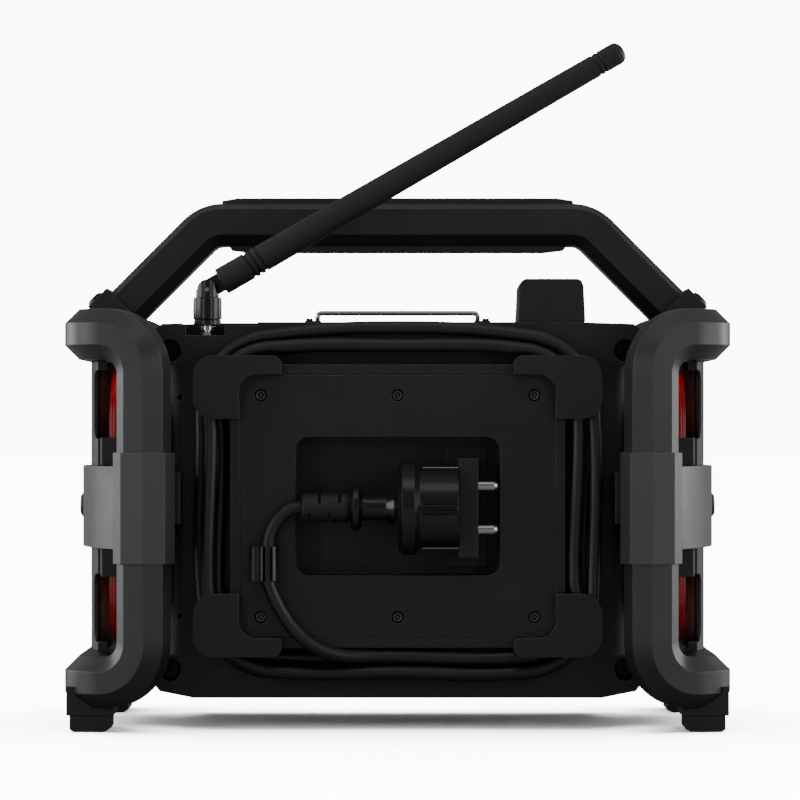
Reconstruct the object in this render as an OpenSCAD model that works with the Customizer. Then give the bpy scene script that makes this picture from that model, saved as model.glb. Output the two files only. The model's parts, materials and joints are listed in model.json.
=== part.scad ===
// Jobsite radio with side guards, carrying handle, jointed aerial and rear cord storage.
// Millimetres. +Z is up, the front faces -Y, the rear with the cord faces +Y.
// The origin is on the ground, under the middle of the radio.

/* [Housing] */
// Width of the main housing
housing_w = 215; // [200:1:230]
// Depth of the main housing from its front face to its rear face
housing_d = 108; // [100:1:120]
// Height of the main housing
housing_h = 165; // [150:1:180]
// Height of the housing's underside above the ground
housing_z = 13.4; // [10:0.2:20]
// Wall of the moulded housing
wall = 3; // [2:0.5:4]
// Rounding of the housing's upright edges
edge_r = 15; // [8:1:20]

/* [Side guards] */
// Distance of the guard's straight runs from the middle plane
run_x = 135; // [125:1:145]
// Distance of the guard's upright bars in front of and behind the middle
bar_y = 80; // [76:1:90]
// Height of the middle of the guards, the plug and the side bands
mid_z = 97.2; // [95:0.1:105]
// Height between the middles of the top run and the bottom run
guard_h = 151; // [140:1:160]
// Thickness of the guard tube, seen from above
guard_u = 20.8; // [18:0.2:24]
// Thickness of the guard tube, seen from the side
guard_v = 22; // [18:0.2:24]
// Corner chamfer of the guard tube
guard_c = 6.2; // [5:0.2:8]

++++

Copy in full each line that holds the word "from".

Finished answer:
Reconstruct the object in this render as an OpenSCAD model that works with the Customizer. Then give the bpy scene script that makes this picture from that model, saved as model.glb. Output the two files only. The model's parts, materials and joints are listed in model.json.
// Depth of the main housing from its front face to its rear face
// Distance of the guard's straight runs from the middle plane
// Thickness of the guard tube, seen from above
// Thickness of the guard tube, seen from the side